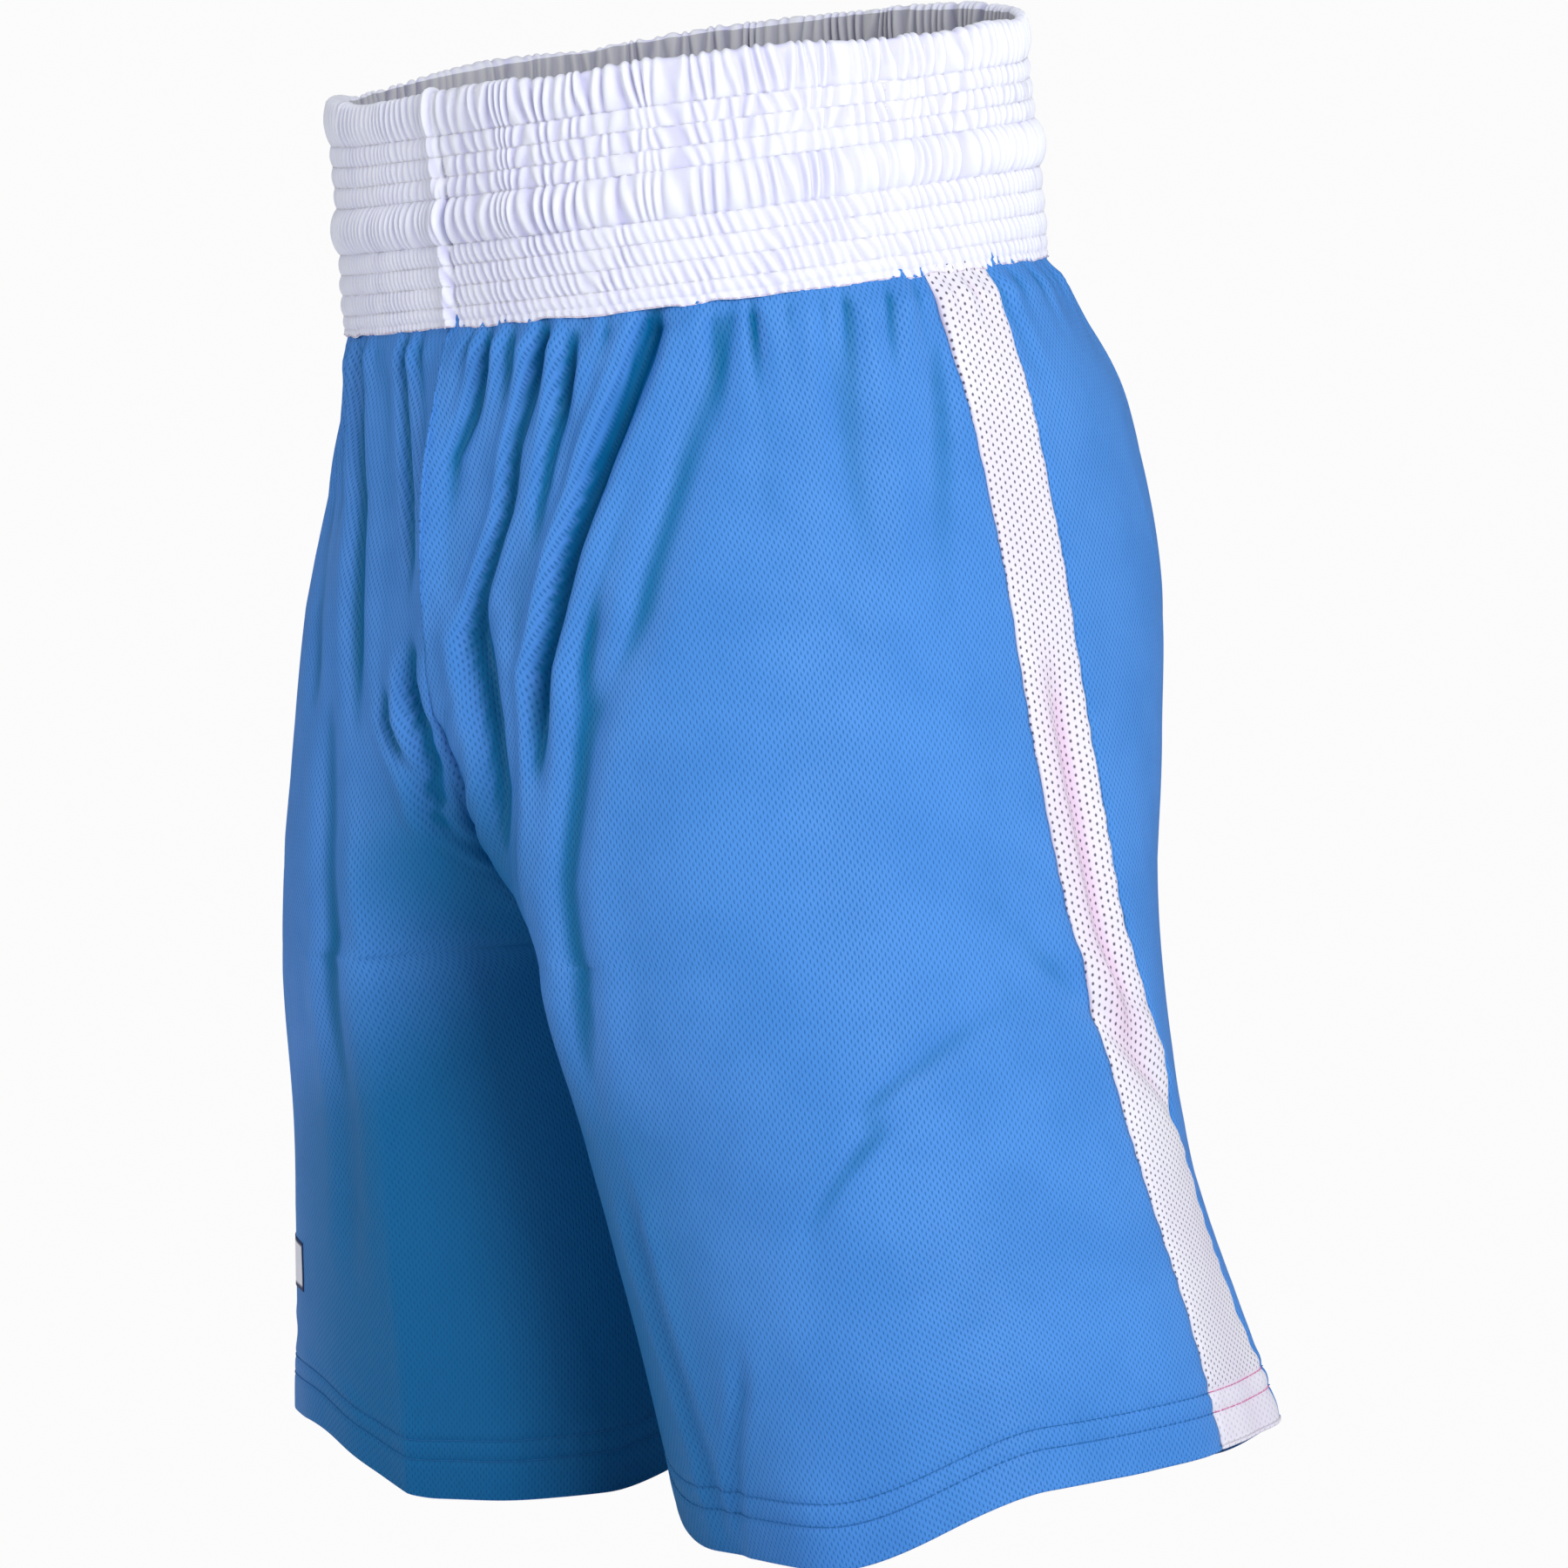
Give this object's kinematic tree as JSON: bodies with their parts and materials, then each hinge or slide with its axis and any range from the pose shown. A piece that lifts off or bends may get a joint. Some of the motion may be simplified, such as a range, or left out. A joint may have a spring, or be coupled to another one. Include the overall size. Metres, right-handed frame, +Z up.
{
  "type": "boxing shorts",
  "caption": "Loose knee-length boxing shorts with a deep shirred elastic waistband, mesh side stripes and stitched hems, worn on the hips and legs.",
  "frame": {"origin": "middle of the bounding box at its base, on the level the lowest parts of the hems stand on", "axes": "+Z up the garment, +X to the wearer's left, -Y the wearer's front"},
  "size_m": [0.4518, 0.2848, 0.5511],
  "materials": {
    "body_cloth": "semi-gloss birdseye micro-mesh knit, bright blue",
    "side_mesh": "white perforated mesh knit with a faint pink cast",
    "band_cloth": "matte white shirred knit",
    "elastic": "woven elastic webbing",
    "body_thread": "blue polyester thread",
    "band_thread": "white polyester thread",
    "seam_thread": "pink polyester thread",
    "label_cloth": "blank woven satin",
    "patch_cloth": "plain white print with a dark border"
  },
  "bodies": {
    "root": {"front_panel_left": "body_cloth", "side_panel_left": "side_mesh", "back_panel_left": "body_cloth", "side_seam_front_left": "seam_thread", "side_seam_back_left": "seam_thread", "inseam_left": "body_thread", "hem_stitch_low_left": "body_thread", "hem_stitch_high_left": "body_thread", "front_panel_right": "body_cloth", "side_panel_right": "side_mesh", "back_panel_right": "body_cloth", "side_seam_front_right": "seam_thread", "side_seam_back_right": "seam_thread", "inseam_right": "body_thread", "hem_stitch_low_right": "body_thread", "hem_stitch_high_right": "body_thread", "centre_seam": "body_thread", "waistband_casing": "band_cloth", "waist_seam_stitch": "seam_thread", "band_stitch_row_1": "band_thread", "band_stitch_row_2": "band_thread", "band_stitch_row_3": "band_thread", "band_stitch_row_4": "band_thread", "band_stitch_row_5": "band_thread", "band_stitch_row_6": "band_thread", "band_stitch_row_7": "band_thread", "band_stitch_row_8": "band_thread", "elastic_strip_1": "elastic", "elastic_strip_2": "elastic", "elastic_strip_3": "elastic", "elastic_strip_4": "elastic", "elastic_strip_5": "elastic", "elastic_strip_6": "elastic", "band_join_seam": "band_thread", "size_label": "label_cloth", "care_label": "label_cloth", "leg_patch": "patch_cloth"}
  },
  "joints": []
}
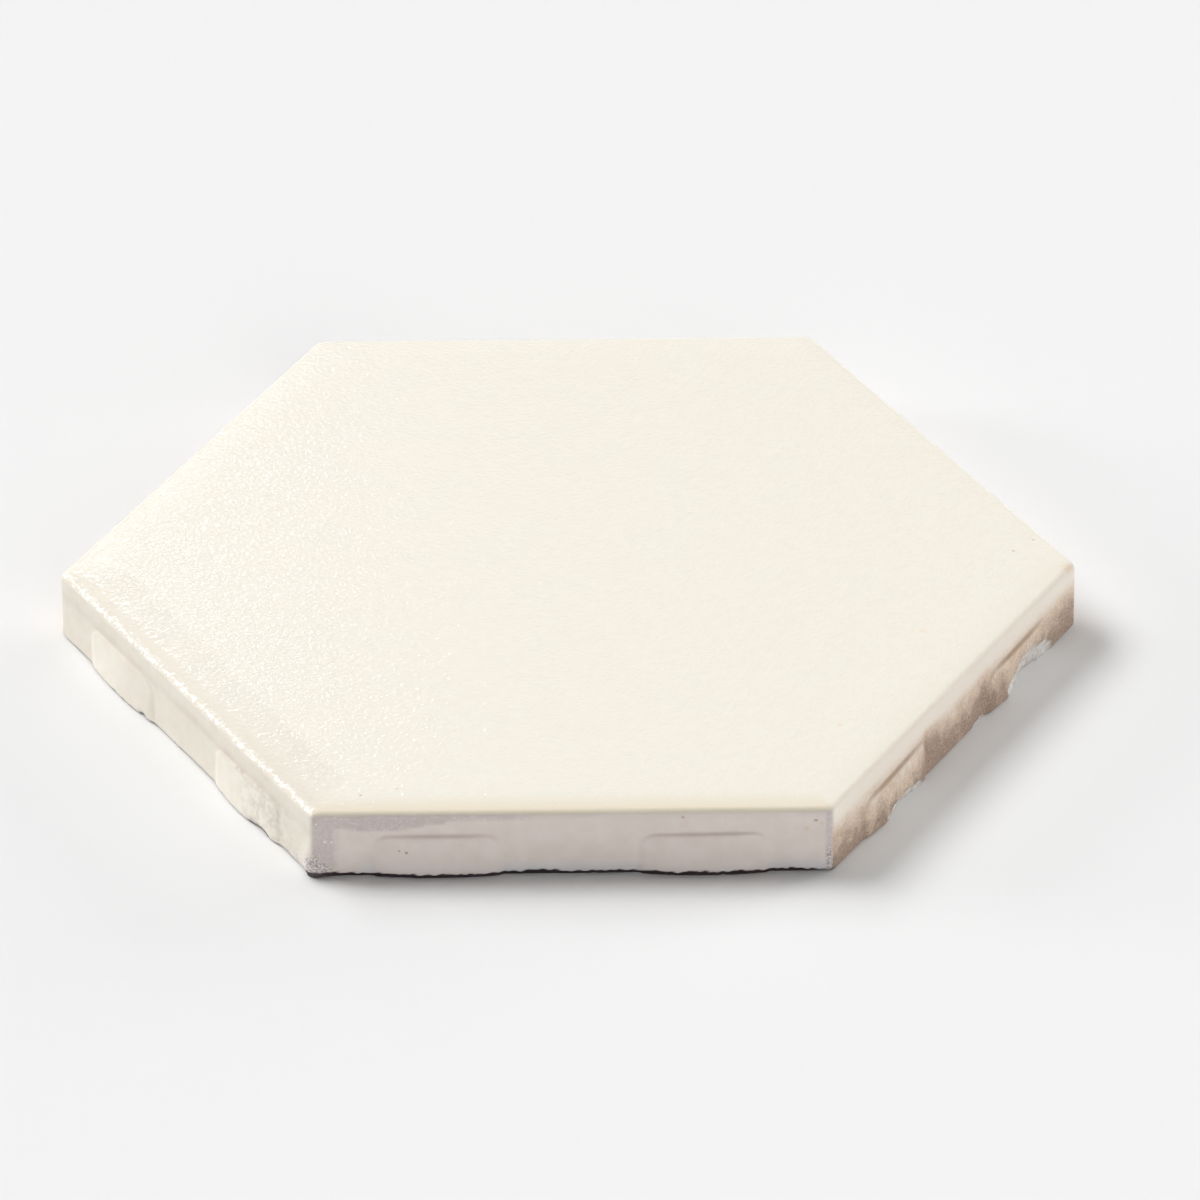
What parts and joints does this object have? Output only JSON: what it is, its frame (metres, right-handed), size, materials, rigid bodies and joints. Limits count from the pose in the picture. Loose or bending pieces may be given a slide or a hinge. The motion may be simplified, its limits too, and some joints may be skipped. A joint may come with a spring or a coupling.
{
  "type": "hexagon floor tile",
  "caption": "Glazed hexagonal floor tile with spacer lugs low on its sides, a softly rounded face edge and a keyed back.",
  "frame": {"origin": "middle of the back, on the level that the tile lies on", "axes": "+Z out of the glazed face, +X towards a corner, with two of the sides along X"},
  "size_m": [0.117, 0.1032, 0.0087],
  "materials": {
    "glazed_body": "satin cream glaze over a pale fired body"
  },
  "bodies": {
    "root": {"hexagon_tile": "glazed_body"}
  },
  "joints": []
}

• • • •

= Goal =
What is the number of lines that hold the string "this"? Give it alone.

= Output of the exercise =
2